Una joven que en su estación de penitencia sencillamente se convirtió en un ejemplo de lo que es amar sin medida. Un Viernes Santo en el que musitaría con la levedad de un alma enamorada de la divina Señora: “Haz que sea protegida por la cruz, fortificada por la muerte de Cristo, fortalecida por la gracia. Cuando muera mi cuerpo haz que se conceda a mi alma la gloria del paraíso”.

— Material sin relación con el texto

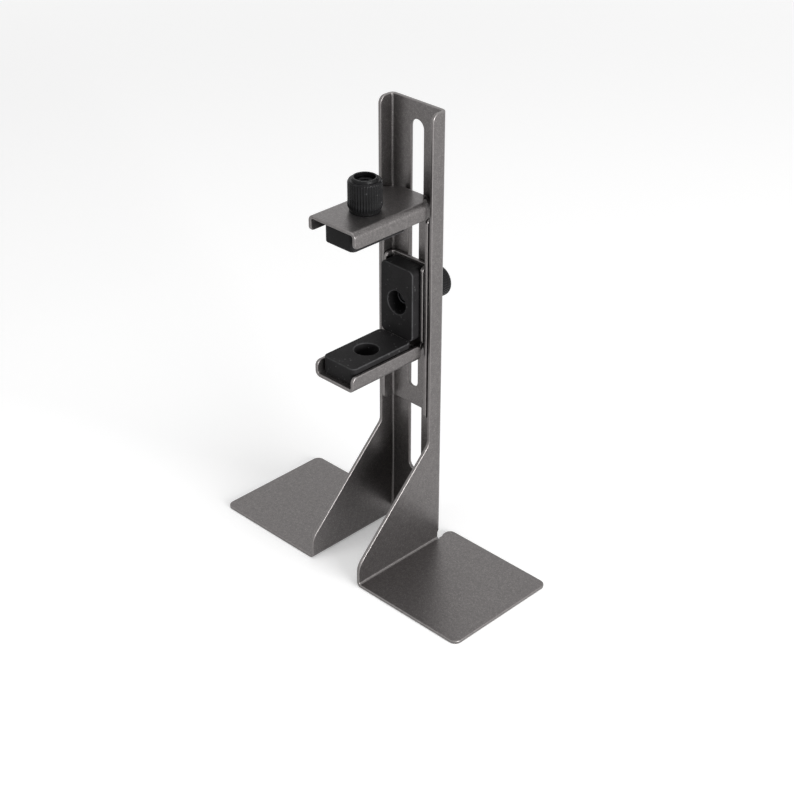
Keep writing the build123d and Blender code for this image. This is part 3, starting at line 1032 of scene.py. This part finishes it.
class BRACKET_OT_pads(bpy.types.Operator):
    """Make the three rubber pads"""

    bl_idname = "bracket.pads"
    bl_label = "Rubber pads"

    def execute(self, context):
        thickness = CLAMP_HIGH.z - CLAMP_LOW.z
        pocket = DISC_LOW.z - CLAMP_LOW.z
        back_hole = (BACK_LOW.z + BACK_HIGH.z) / 2 - BACK_HOLE_DROP
        rest = pad_shape(REST_LOW.xy, REST_HIGH.xy, CLAMP_AXIS.y, REST_HIGH.z - REST_LOW.z)
        back = pad_shape(BACK_LOW.xz, BACK_HIGH.xz, back_hole, BACK_HIGH.y - BACK_LOW.y)
        clamp = pad_shape(CLAMP_LOW.xy, CLAMP_HIGH.xy, CLAMP_AXIS.y, thickness, pocket)
        rows = (
            ("rest", rest, placed(0, REST_LOW.z), "lower_bracket"),
            ("back", back, placed(BACK_HIGH.y, 0, 90), "lower_bracket"),
            ("clamp", clamp, placed(0, CLAMP_LOW.z), "clamp_pad"),
        )
        for name, shape, place, body in rows:
            item = to_object(shape, name + "_rubber", place)
            finish_piece(item, name + "_pad", body, "pad_rubber")
        return {"FINISHED"}


# -------- screws


def knob_shape(ribs):
    """A knob standing on its neck, bored for its bolt, before its ribs are cut."""
    bore = BOLT_SHANK + BOLT_GAP
    head_bore = (BOLT_HIGH.x - BOLT_LOW.x) / 2 + BOLT_GAP
    height = KNOB_HIGH.z - KNOB_LOW.z
    collar = (KNOB_HIGH.x - KNOB_LOW.x) / 2
    corners = [
        # neck
        (bore, 0, 0.0),
        (KNOB_NECK, 0, 0.2),
        (KNOB_NECK, 1.0, 0.5),
        # collar
        (collar, 2.3, 0.5),
        (collar, 3.2, 0.8),
        # ribbed body and ledge
        (KNOB_BODY, 4.8, 2.0),
        (KNOB_BODY, 12.1, 0.5),
        (KNOB_NECK, 13.0, 0.4),
        # ring
        (KNOB_RING + 0.1, 12.9, 0.25),
        (KNOB_RING, height, 0.45),
        (head_bore, height, 0.15),
        # seat of the bolt's head
        (head_bore, BOLT_SEAT, 0.0),
        (bore, BOLT_SEAT, 0.0),
    ]
    line = rounded(corners, True, math.radians(12))
    return lathe(spaced(line + line[:1], 0.6)[:-1], ribs * 8, True)[0]


def bolt_shape(length, has_tip):
    """A socket head bolt, its head's seat at height 0 and its shank running down."""
    top = BOLT_HEAD_HEIGHT
    corners = [
        (BOLT_HEAD - BOLT_BEVEL, top, 0.0),
        (BOLT_HEAD, top - BOLT_BEVEL, 0.3),
        (BOLT_HEAD, 0, 0.1),
        (BOLT_SHANK, 0, 0.1),
    ]
    if has_tip:
        corners += [
            (BOLT_SHANK, -length, 0.3),
            (TIP_RADIUS, -length, 0.0),
            (TIP_RADIUS, -length - TIP_LENGTH, 0.2),
            (0, -length - TIP_LENGTH, 0),
        ]
    else:
        corners += [(BOLT_SHANK, -length + 0.35, 0.1), (BOLT_END, -length, 0.1), (0, -length, 0)]
    arc_step = math.radians(15)
    shape, rings = lathe(spaced(rounded(corners, False, arc_step), 0.1), 48)

    socket = SOCKET_HALF / math.cos(math.pi / 6)
    hexagon = [(p.x, p.y, 0.12) for p in circle(0, 0, socket, 6)]
    outline = rounded(hexagon, True, arc_step)
    loops = []
    for gap, level in ((SOCKET_BEVEL, top), (0, top - SOCKET_BEVEL), (0, top - SOCKET_DEPTH)):
        loops.append([shape.verts.new((p.x, p.y, level)) for p in inset(outline, -gap)])
    for high, low in zip(loops, loops[1:]):
        band(shape, high, low)
    top_edges = edges_round(shape, rings[0]) + edges_round(shape, loops[0])
    bmesh.ops.triangle_fill(shape, edges=top_edges, use_beauty=True)
    shape.faces.new(loops[-1])
    bmesh.ops.recalc_face_normals(shape, faces=shape.faces)
    return shape


def put_in_place(item, place):
    """Moves a mesh in metres by a placement in millimetres."""
    item.data.transform(Matrix.Scale(MM, 4) @ place @ Matrix.Scale(1 / MM, 4))


class BRACKET_OT_knobs(bpy.types.Operator):
    """Make the two ribbed thumb screws"""

    bl_idname = "bracket.knobs"
    bl_label = "Thumb screws"

    def execute(self, context):
        knob = context.scene.bracket_knob
        ribs = rib_tree()
        thread = thread_tree()
        rib_sizes = {"Ribs": knob.ribs, "Depth": knob.rib_depth, **RIB_ZONE}
        thread_sizes = {"Pitch": knob.thread_pitch, "Depth": knob.thread_depth, **THREAD_ZONE}
        upright = placed(CLAMP_AXIS.y, KNOB_LOW.z)
        laid = placed(BACK_KNOB_LOW.y, LOCK_AXIS.z, -90)
        clamp_length = KNOB_LOW.z + BOLT_SEAT - BOLT_LOW.z - TIP_LENGTH
        lock_length = BACK_KNOB_LOW.y + BOLT_SEAT - BACK_BOLT_LOW.y
        rows = (
            ("clamp", upright, clamp_length, True),
            ("lock", laid, lock_length, False),
        )
        for name, place, length, has_tip in rows:
            item = to_object(knob_shape(knob.ribs), name + "_thumb_knob")
            run_tree(item, ribs, finish("knob_plastic"), rib_sizes)
            put_in_place(item, place)
            finish_piece(item, name + "_knob", name + "_screw", "knob_plastic")

            item = to_object(bolt_shape(length, has_tip), name + "_socket_bolt")
            run_tree(item, thread, finish("black_steel"), {"Low": -length * MM, **thread_sizes})
            put_in_place(item, place @ placed(0, BOLT_SEAT))
            finish_piece(item, name + "_bolt", name + "_screw", "black_steel")
        return {"FINISHED"}


class BRACKET_OT_nuts(bpy.types.Operator):
    """Make the press nuts and the disc that carries the clamp pad"""

    bl_idname = "bracket.nuts"
    bl_label = "Nuts and disc"

    def execute(self, context):
        spigot = NUT_SPIGOT_HEIGHT
        height = ARM_NUT_HIGH.z - ARM_NUT_LOW.z - spigot
        nut = [
            (NUT_BORE / 2, -spigot, 0.2),
            (NUT_SPIGOT / 2, -spigot, 0.1),
            (NUT_SPIGOT / 2, 0, 0.0),
            (NUT_BODY / 2, 0, 0.1),
            (NUT_BODY / 2, height, 0.4),
            (NUT_BORE / 2, height, 0.35),
        ]
        disc = [
            (DISC_HOLE, 0, 0.1),
            (DISC_RADIUS, 0, 0.2),
            (DISC_RADIUS, DISC_HEIGHT, 0.2),
            (DISC_HOLE, DISC_HEIGHT, 0.1),
        ]
        under_arm = placed(CLAMP_AXIS.y, ARM_NUT_HIGH.z - spigot, 180)
        in_pad = placed(BACK_NUT_HIGH.y - spigot, LOCK_AXIS.z, 90)
        on_pad = placed(CLAMP_AXIS.y, DISC_LOW.z)
        rows = (
            ("arm_press_nut", "clamp_nut", "upper_bracket", nut, under_arm, "black_steel"),
            ("back_press_nut", "lock_nut", "lower_bracket", nut, in_pad, "black_steel"),
            ("screw_tip_disc", "swivel_disc", "clamp_pad", disc, on_pad, "plated_steel"),
        )
        for name, node, body, corners, place, slot in rows:
            shape = lathe(rounded(corners, True, math.radians(18)), 72, True)[0]
            finish_piece(to_object(shape, name, place), node, body, slot)
        return {"FINISHED"}


# -------- stage


def add_camera():
    """Makes the camera at the photograph's viewing angle."""
    yaw, pitch, roll = (math.radians(angle) for angle in CAMERA_YAW_PITCH_ROLL)
    flat_ahead = Vector((-math.sin(yaw), math.cos(yaw), 0))
    ahead = flat_ahead * math.cos(pitch) - Vector((0, 0, math.sin(pitch)))
    across = Vector((math.cos(yaw), math.sin(yaw), 0))
    above = across.cross(ahead)
    right = math.cos(roll) * across + math.sin(roll) * above
    up = -math.sin(roll) * across + math.cos(roll) * above
    data = bpy.data.cameras.new("Camera")
    data.lens = CAMERA_LENS
    data.sensor_width = CAMERA_SENSOR
    data.shift_x, data.shift_y = CAMERA_SHIFT
    data.clip_start, data.clip_end = CAMERA_CLIP
    camera = linked("Camera", data)
    turned = Matrix((right, up, -ahead)).transposed().to_4x4()
    camera.matrix_world = Matrix.Translation(CAMERA_PLACE) @ turned
    bpy.context.scene.camera = camera


def seen_by_camera(maker):
    """1 for what the camera sees, also by reflection or through glass, and 0 for light."""
    path = maker.put("ShaderNodeLightPath").outputs
    seen = maker.math("MAXIMUM", path["Is Camera Ray"], path["Is Glossy Ray"])
    return maker.math("MAXIMUM", seen, path["Is Transmission Ray"])


def add_room(sky):
    """Makes the plain room, which gives a soft light and looks white."""
    world = bpy.data.worlds.new("Room")
    world.use_nodes = True
    world.node_tree.nodes.clear()
    maker = TreeMaker(world.node_tree)
    level = ramp(maker, seen_by_camera(maker), 0.0, 1.0, sky, 1.0)
    back = maker.put("ShaderNodeBackground", (1, 1, 1, 1), level)
    maker.put("ShaderNodeOutputWorld", back.outputs[0])
    bpy.context.scene.world = world


def add_floor(floor_white):
    """Makes the pale floor, which keeps the shadow and looks white further out."""
    shape = bmesh.new()
    bmesh.ops.create_grid(shape, x_segments=1, y_segments=1, size=FLOOR_HALF)
    floor = to_object(shape, "floor", placed(0, -FLOOR_DROP))
    maker, shader, place = new_material("Pale floor")
    seen = seen_by_camera(maker)
    away = maker.put("ShaderNodeVectorMath", place, operation="LENGTH").outputs["Value"]
    far = ease(maker, away, *FLOOR_FADE)
    near = maker.rest(maker.times(far, seen))
    tone = maker.times(ramp(maker, seen, 0.0, 1.0, *FLOOR_TONES), near)
    grey = maker.put("ShaderNodeCombineColor", tone, tone, tone).outputs[0]
    maker.link(grey, shader.inputs["Base Color"])
    glow = maker.times(seen, ramp(maker, far, 0.0, 1.0, floor_white, 1.0))
    maker.link(glow, shader.inputs["Emission Strength"])
    shader.inputs["Emission Color"].default_value = (1, 1, 1, 1)
    shader.inputs["Roughness"].default_value = 0.9
    shader.inputs["Specular IOR Level"].default_value = 0.1
    floor.data.materials.append(bpy.data.materials["Pale floor"])


def add_lamp(name, place, target, width, height, power):
    """Makes a large soft lamp that points at a place."""
    data = bpy.data.lights.new(name, "AREA")
    data.shape = "RECTANGLE"
    data.size, data.size_y = width, height
    data.energy = power
    item = linked(name, data)
    item.location = place
    item.rotation_euler = (Vector(target) - Vector(place)).to_track_quat("-Z", "Y").to_euler()


class BRACKET_OT_stage(bpy.types.Operator):
    """Make the camera, the lamps and the pale floor"""

    bl_idname = "bracket.stage"
    bl_label = "Studio"

    def execute(self, context):
        studio = context.scene.bracket_studio
        context.scene.view_settings.view_transform = "Standard"
        add_camera()
        add_room(studio.sky)
        add_floor(studio.floor_white)
        for name, (place, target, width, height, setting) in LAMPS.items():
            add_lamp(name, place, target, width, height, getattr(studio, setting))
        return {"FINISHED"}


# -------- add-on


class BRACKET_PT_panel(bpy.types.Panel):
    """Lists the pieces and their settings in the sidebar"""

    bl_label = "Support bracket"
    bl_idname = "BRACKET_PT_panel"
    bl_space_type = "VIEW_3D"
    bl_region_type = "UI"
    bl_category = "Support bracket"

    def draw(self, context):
        for group in GROUPS:
            box = self.layout.box()
            settings = getattr(context.scene, group)
            for name in settings.__annotations__:
                box.prop(settings, name)
        for operator in OPERATORS:
            self.layout.operator(operator.bl_idname)


GROUPS = {
    "bracket_coat": CoatSettings,
    "bracket_rubber": RubberSettings,
    "bracket_knob": KnobSettings,
    "bracket_studio": StudioSettings,
}
OPERATORS = (
    BRACKET_OT_stage,
    BRACKET_OT_stand,
    BRACKET_OT_arms,
    BRACKET_OT_pads,
    BRACKET_OT_knobs,
    BRACKET_OT_nuts,
)


def register():
    """Registers the settings, the operators and the panel."""
    for name, group in GROUPS.items():
        bpy.utils.register_class(group)
        setattr(bpy.types.Scene, name, PointerProperty(type=group))
    for kind in (*OPERATORS, BRACKET_PT_panel):
        bpy.utils.register_class(kind)


def unregister():
    """Takes back what register did."""
    for kind in (BRACKET_PT_panel, *reversed(OPERATORS)):
        bpy.utils.unregister_class(kind)
    for name, group in reversed(GROUPS.items()):
        delattr(bpy.types.Scene, name)
        bpy.utils.unregister_class(group)


def main():
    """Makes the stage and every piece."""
    register()
    bpy.ops.bracket.stage()
    bpy.ops.bracket.stand()
    bpy.ops.bracket.arms()
    bpy.ops.bracket.pads()
    bpy.ops.bracket.knobs()
    bpy.ops.bracket.nuts()


if __name__ == "__main__":
    main()
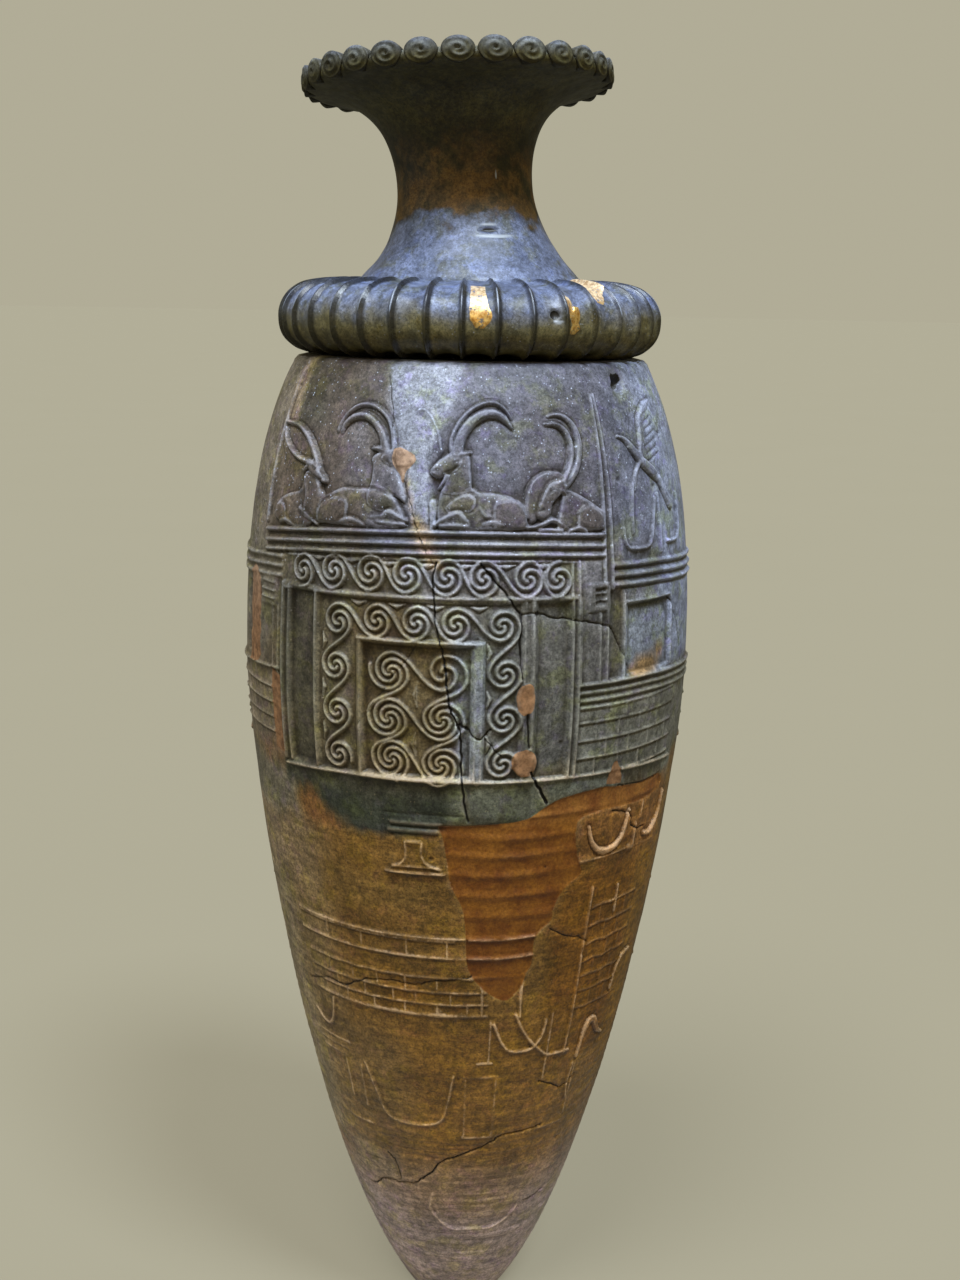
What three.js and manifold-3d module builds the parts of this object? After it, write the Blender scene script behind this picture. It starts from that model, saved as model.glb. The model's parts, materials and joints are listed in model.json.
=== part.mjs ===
// A pointed ovoid stone vase in two carved pieces: the hollow body, whose wall carries a low relief
// of a hill sanctuary, and the neck, with its flaring rim and a fluted collar that sits on the body.
// Millimetres, +Z up, origin at the centre of the underside, front of the vase towards -Y.
import * as THREE from 'three';
import { mergeVertices } from 'three/addons/utils/BufferGeometryUtils.js';
import Module from 'manifold-3d';

const wasm = await Module();
wasm.setup();

// Body outline: two quarter superellipses that meet at the widest ring.
const WIDEST_RADIUS = 69.9;
const WIDEST_HEIGHT = 219.4;
const LOWER = { reach: 231.8, curve: 1.366, fullness: 1.79 };
const UPPER = { reach: 122.5, curve: 2.51, fullness: 2.79 };
const BODY_TOP = 314.7; // flat seat of the neck
const SHOULDER_HEIGHT = 311.8; // where the wall rounds over towards the seat
const SEAT_RADIUS = 50.6; // outer edge of the flat seat
const WALL_THICKNESS = 8;
const HOLLOW_FLOOR = 46; // the tip below is solid stone
const MOUTH_RADIUS = 38; // opening of the body under the neck

// Neck and collar
const NECK_BOTTOM = 315;
const COLLAR_RADIUS = 58.7;
const FLUTES = 36;
const FLUTE_DEPTH = 1.7;
const FLUTE_PHASE = -2.3; // degrees: azimuth of the arris next to the front
const NECK_FOOT = 338; // height where the neck rises from the collar
const NECK_BEND_TOP = 352; // above this the neck is straight, and leans
const LEAN_LEFT = 3.5; // degrees
const LEAN_BACK = 3.5; // degrees
const LIP_RADIUS = 46.4;
const LIP_HEIGHT = 396.6;
const SCROLLS = 28; // little rolled scrolls round the rim
const SCROLL_RADIUS = 3;
const SCROLL_LENGTH = 5;
const SCROLL_PHASE = 0.8; // degrees

// Relief
const RELIEF = 1.3; // how far the carving stands proud
const SINK = 1.5; // how far each raised form is rooted in the wall
const COLUMN = 12; // degrees: facets of the body's wall
const FACET_ROWS = [152, 196, 222.3, 249.4, 280]; // edges that run between the carved registers

const stone = (color, roughness) => new THREE.MeshStandardMaterial({ color, roughness, metalness: 0 });
const BODY_STONE = stone(0x5a5142, 0.62);
const NECK_STONE = stone(0x4e5054, 0.45);

// ---- solids -------------------------------------------------------------------------------------

// A closed geometry as a solid that can be joined and cut.
function toSolid(geometry) {
  const bare = geometry.clone();
  bare.deleteAttribute('normal');
  bare.deleteAttribute('uv');
  const merged = mergeVertices(bare, 1e-4);
  return new wasm.Manifold(new wasm.Mesh({
    numProp: 3,
    vertProperties: new Float32Array(merged.attributes.position.array),
    triVerts: new Uint32Array(merged.index.array),
  }));
}

function toGeometry(solid) {
  const mesh = solid.getMesh();
  const geometry = new THREE.BufferGeometry();
  geometry.setAttribute('position', new THREE.BufferAttribute(mesh.vertProperties, 3));
  geometry.setIndex(new THREE.BufferAttribute(mesh.triVerts, 1));
  geometry.computeVertexNormals();
  return geometry;
}

// Turns an outline of [radius, height] pairs round the vertical axis. It starts and ends on the axis.
function turned(outline, segments) {
  const points = outline.map(([radius, height]) => new THREE.Vector2(radius, height));
  return new THREE.LatheGeometry(points, segments).rotateX(Math.PI / 2);
}

// Moves every vertex of a geometry with the function given.
function reshape(geometry, move) {
  const position = geometry.attributes.position;
  const point = new THREE.Vector3();
  for (let i = 0; i < position.count; i += 1) {
    move(point.fromBufferAttribute(position, i));
    position.setXYZ(i, point.x, point.y, point.z);
  }
  return geometry;
}

// ---- the body's wall ----------------------------------------------------------------------------

function wallRadius(height) {
  const half = height < WIDEST_HEIGHT ? LOWER : UPPER;
  const along = Math.abs(height - WIDEST_HEIGHT) / half.reach;
  return WIDEST_RADIUS * (1 - along ** half.curve) ** (1 / half.fullness);
}

// A point over the wall. The azimuth is in degrees from the front (-Y) towards +X.
function onWall(azimuth, height, proud) {
  const radius = wallRadius(height) + proud;
  const turn = THREE.MathUtils.degToRad(azimuth);
  return [radius * Math.sin(turn), -radius * Math.cos(turn), height];
}

const millimetresPerDegree = (height) => THREE.MathUtils.degToRad(wallRadius(height));

function levels(from, to, count) {
  return Array.from({ length: count + 1 }, (_, i) => from + ((to - from) * i) / count);
}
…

Sí, querida Silvia, hija del Dios vivo y verdadero, ya estás en el paraíso, ya estás en el estrado de la eternidad. Tomando prestadas las palabras de San Alfonso María Ligorio, me imagino que al llegar al cielo los espíritus bienaventurados habrán preguntado: “¿Quién es esta hermosa criatura tan bella que sube del desierto de la tierra, lugar de espinas y abrojos? ¿Quién es ésta que viene tan pura y tan cargada de tantas virtudes, apoyada en su amado Señor? ¿Quién es ésta que ha merecido entrar en la gloria con tanta honra y esplendor? Decidnos ¿quién es?

Y la maternal Virgen de la Candelaria, desprendiendo aroma a nardo y enjoyada como una reina dirá con voz suave y aterciopelada: he aquí mi hija Silvia, bienaventurada sea porque ha triunfado sobre el dolor y la muerte.

Querida familia, Silvia ya descansa en el regazo maternal de nuestra madre bendita la Virgen María.

3 Comentarios

  1. Mi querido D. José Juan, sus palabras hacen a mi Hija eterna y humana ante las adversidades, nos deja un Legado de Amor hacia los demás, de Valentía y de Paciencia, que nunca borrará su sonrisa de nuestro corazón, sufrió y acepto su sufrimiento, siempre con una aliento de esperanza por los que sufren, nos enseñó a vivir la vida con humildad y sencillez, contando los atardeceres y esperando los amaneceres como una florecilla que se abre a la luz de nuestro Señor para disfrutar cada instante de vida, continuaremos empujando con las manitas palante y sin decaer en nuestro son, con paciencia y con dolor pero con la certeza de que ella nos acompañará cada Domingo de Ramos y cada Viernes Santo, guiándonos con su haz azulado desde nuestro cielo cordobés.